"¡A este lo va a besar su puñetero padre!". En cuanto supo que aquella escultural actriz de ébano que atendía por Ajita era, en realidad, un transexual, Andrés Pajares se negó en redondo a darle el largo y profundo morreo que exigía el guion de Los energéticos (Mariano Ozores, 1979).
Al final, el director accedió a cambiar la escena y la trasnochada honra de Pajares quedó intacta. Si no se lo llegan a decir, el actor jamás habría sospechado de su compañera de reparto; y eso que, como recuerda Ozores en sus memorias, “tenía unas manos enormes, calzaba un 43 largo de pie y era más alta que yo, que mido uno ochenta y dos”.

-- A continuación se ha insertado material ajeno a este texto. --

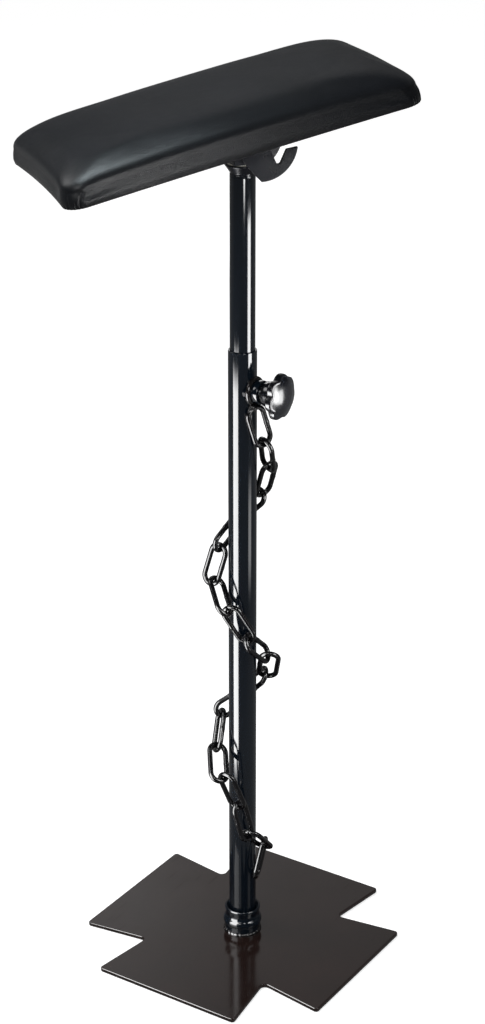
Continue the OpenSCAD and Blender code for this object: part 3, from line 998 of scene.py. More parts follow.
@dataclass
class Post:
    """The two tubes.

    Attributes:
        wall: wall of the inner tube.
        gap: gap between the tubes.
        edge: rounding of the cut ends.
    """

    wall: float = 1.5 * MM
    gap: float = 0.08 * MM
    edge: float = 0.7 * MM

    def tube(self, node: str, name: str, inner: float, body: Body) -> None:
        """A tube with softened ends.

        Args:
            node: the node that gives the outside and the ends.
            name: the new piece's name.
            inner: its inside radius.
            body: the body that it rides on.
        """
        low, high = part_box(node)
        r = high.x
        profile = softened([(inner, low.z), (r, low.z), (r, high.z), (inner, high.z)], self.edge)
        place_piece(new_object(name, revolved(profile, 192)), Slot.POST, body, [node])

    def build(self) -> None:
        """Builds both tubes."""
        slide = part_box("inner_tube")[1].x
        self.tube("outer_tube", "outer_tube_enamelled", slide + self.gap, Body.STAND)
        self.tube("inner_tube", "inner_tube_enamelled", slide - self.wall, Body.MAST)


# Clamp


@dataclass
class Clamp:
    """The boss, its weld, the screw and the star knob.

    Attributes:
        lobes: lobes of the star.
        reach: radius over the lobes.
        lobe_round: radius of a lobe.
        lobe_reach: how far the lobes stand out of the core.
        lobe_blend: power that rounds the hollows between lobes.
        turn: angle of the first lobe, in degrees.
        dome_radius: radius of the domed front.
        edge: rounding of the star's edges.
        upper_edge_share: height of the front edge's rounding, as a share of its width.
        hub_radius: radius of the hub.
        hub_length: length of the hub.
        hub_foot: the hub's free end, as pairs of a radius past the hub's and a height
            over its end.
        hub_root: its root, as pairs of a radius past the hub's and a height over the star.
        bore: radius of the screw's hole in the hub.
        bore_share: depth of that hole, as a share of the hub's length.
        boss_radius: radius of the boss.
        boss_bore: radius of the hole through the boss.
        boss_edge: rounding of its outer edge.
        boss_mouth: width and depth of the countersink in its face.
    """

    lobes: int = 7
    reach: float = 26 * MM
    lobe_round: float = 9 * MM
    lobe_reach: float = 3.2 * MM
    lobe_blend: float = 26.0
    turn: float = 73.0
    dome_radius: float = 50 * MM
    edge: float = 2.6 * MM
    upper_edge_share: float = 0.75
    hub_radius: float = 15.5 * MM
    hub_length: float = 13 * MM
    hub_foot: tuple[Pair, ...] = ((-2.2 * MM, 0.0), (-1.6 * MM, 0.4 * MM), (-0.6 * MM, 5 * MM))
    hub_root: tuple[Pair, ...] = ((0.0, -2.4 * MM), (0.5 * MM, -0.8 * MM), (1.6 * MM, -0.1 * MM))
    bore: float = 5.02 * MM
    bore_share: float = 0.9
    boss_radius: float = 13.5 * MM
    boss_bore: float = 5.05 * MM
    boss_edge: float = 1.2 * MM
    boss_mouth: Pair = (0.8 * MM, 0.6 * MM)

    def axis_matrix(self) -> Matrix:
        """Turns +Z to +X at the height of the screw."""
        height = next(j for j in frame["joints"] if j["name"] == "knob_turn")["pos_m"][2]
        return Matrix.Translation((0, 0, height)) @ Matrix.Rotation(QUARTER, 4, "Y")

    def lobed(self, a: Points, reach: float) -> Points:
        """Radius of the star at the angles a.

        A lobe's circle of radius q, centred at c from the middle, reaches
        c cos d + sqrt(q^2 - c^2 sin^2 d) at the angle d from the lobe. The star is the
        rounded maximum of that and its core: (core^p + lobe^p)^(1/p), scaled to the reach.

        Args:
            a: angles round the star.
            reach: radius over the lobes.

        Returns:
            The radius at each angle.
        """
        pitch = TAU / self.lobes
        d = (a - math.radians(self.turn) + pitch / 2) % pitch - pitch / 2
        c = reach - self.lobe_round
        lobe = c * np.cos(d) + np.sqrt(np.maximum(self.lobe_round ** 2 - (c * np.sin(d)) ** 2, 0))
        p = self.lobe_blend
        shape = ((reach - self.lobe_reach) ** p + lobe ** p) ** (1 / p)
        return shape * reach / shape.max()

    def star(self) -> None:
        """The star knob, as rings from its bore to the top of its dome.

        Both edges are quarter rounds. On the front a ring at the share t of the way out
        has the radius t ((1 - t) m + t s), where s is the star's radius and m its least
        one, and its height follows the dome: front - (R - sqrt(R^2 - r^2)).
        """
        low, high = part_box("star_knob")
        back, front = low.x, high.x
        face = back + self.hub_length
        a = np.linspace(0, TAU, 336, endpoint=False)
        outline = self.lobed(a, self.reach)

        def dome(r: Points) -> Points:
            """Height of the domed front at the radius r."""
            return front - (self.dome_radius - np.sqrt(self.dome_radius ** 2 - r ** 2))

        floor = back + self.hub_length * self.bore_share
        hub = [(self.bore, floor), (self.bore, back)]
        hub += [(self.hub_radius + r, back + h) for r, h in self.hub_foot]
        hub += [(self.hub_radius + r, face + h) for r, h in self.hub_root]
        rings = [(np.full_like(a, r), np.full_like(a, h)) for r, h in hub]
        e = self.edge
        for q in np.linspace(0, QUARTER, 7):
            rings.append((outline - e * (1 - math.sin(q)), np.full_like(a, face + e * (1 - math.cos(q)))))
        within = outline - e
        for q in np.linspace(0, QUARTER, 12):
            fall = e * self.upper_edge_share * (1 - math.sin(q))
            rings.append((outline - e * (1 - math.cos(q)), dome(within) - fall))
        for t in np.linspace(0.94, 0.04, 22):
            r = t * ((1 - t) * within.min() + t * within)
            rings.append((r, dome(r)))
        points = np.vstack([np.stack([r * np.cos(a), r * np.sin(a), h], -1) for r, h in rings])
        n, count = len(a), len(rings)
        faces = grid_faces(count, n, False, True)
        last, tip = (count - 1) * n, len(points)
        points = np.vstack([points, [[0, 0, front], [0, 0, floor]]])
        faces += [(tip, last + i, last + (i + 1) % n) for i in range(n)]
        faces += [(tip + 1, (i + 1) % n, i) for i in range(n)]
        surface = Surface(points, faces).moved(self.axis_matrix())
        place_piece(new_object("star_knob_moulded", surface), Slot.KNOB, Body.KNOB, ["star_knob"])

    def boss(self) -> None:
        """The boss: a drilled bar whose inner end follows the tube, with a softened face."""
        _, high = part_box("knob_boss")
        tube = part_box("outer_tube")[1].x
        a = np.linspace(0, TAU, 128, endpoint=False)
        face = high.x

        def saddle(r: float) -> Points:
            """The ring of radius r that lies on the tube."""
            return np.stack([r * np.cos(a), r * np.sin(a), np.sqrt(tube ** 2 - (r * np.sin(a)) ** 2)], -1)

        def level(r: float, x: float) -> Points:
            """The flat ring of radius r at distance x."""
            return np.stack([r * np.cos(a), r * np.sin(a), np.full_like(a, x)], -1)

        e = self.boss_edge
        wide, deep = self.boss_mouth
        rings = [saddle(self.boss_bore), saddle(self.boss_radius)]
        for q in np.linspace(0, QUARTER, 6):
            rings.append(level(self.boss_radius - e * (1 - math.cos(q)), face - e + e * math.sin(q)))
        rings += [level(self.boss_bore + wide, face), level(self.boss_bore, face - deep)]
        surface = Surface(np.vstack(rings), grid_faces(len(rings), len(a), True, True))
        obj = new_object("knob_boss_turned", surface.moved(self.axis_matrix()))
        place_piece(obj, Slot.POST, Body.STAND, ["knob_boss"])

    def build(self) -> None:
        """Builds the clamp."""
        self.star()
        self.boss()
        bead = dressed_copy("boss_weld", "boss_weld_bead", sharp=WELD_SHARP)
        place_piece(bead, Slot.WELD, Body.STAND, ["boss_weld"])
        place_piece(dressed_copy("clamp_screw", "clamp_screw_turned"), Slot.ZINC, Body.KNOB, ["clamp_screw"])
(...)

George Wilson nació en Brooklyn en 1950 de padre norteamericano y madre brasileña. Aunque era bombero de profesión, en sus ratos libres se vestía de mujer y actuaba en clubs nocturnos o en pasarelas de moda underground. Tras cambiar de sexo de forma definitiva, esculpir su anguloso rostro y rebautizarse como Ajita, colgó la manguera y empezó a trabajar en pequeñas películas pornográficas.
Estrella Z y S
Su escandalosa anatomía llamó la atención de un productor europeo, que se la llevó a Italia y la puso en manos de Lucio Fulci, Joe D’Amato y otros maestros de la serie Z setentera. Ninfómana declarada y exhibicionista nata, la actriz protagonizó cintas sexploitation como Garganta profunda negra, Un marido impotente o Adolescenza morbosa, supliendo sus carencias interpretativas con un irresistible magnetismo erótico y una elegancia de pantera negra.
En los años 80, Ajita vivió a caballo entre Grecia, Francia y España, interviniendo en un buen puñado de películas clasificadas “S”, a cada cual más sucia y disparatada. En La pitoconejo (1982), por ejemplo, compartió cama y cartel con otro objeto de morbo de la época, el hermafrodita Eva Coatti. Y el mítico Jesús Franco le adjudicó dos papeles hechos a su medida: la carcelera lesbiana de Sadomania (1981), y la libidinosa deidad africana de Macumba sexual (1983).
Los cineastas que trabajaron con Ajita siempre elogiaron su simpatía y profesionalidad, pese a que fuera de los platós solía ejercer la prostitución y enzarzarse en trifulcas que acababan en el calabozo. Su corta pero intensa carrera se truncó cuando, a los 37 años, murió de una hemorragia cerebral, que unos atribuyen a un accidente de tráfico y otros a un atracón de drogas. Con el tiempo, la extravagante actriz se ha convertido en objeto de culto.
Por un lado, sus películas campan a sus anchas por las webs de cine erótico y pornográfico. Por otro, en 2015 la Cinematek belga y el festival de cine alternativo Offscreen le dedicaron sendos homenajes. No es lo mismo que un Oscar póstumo, pero sirve como excusa para celebrar su marginal talento.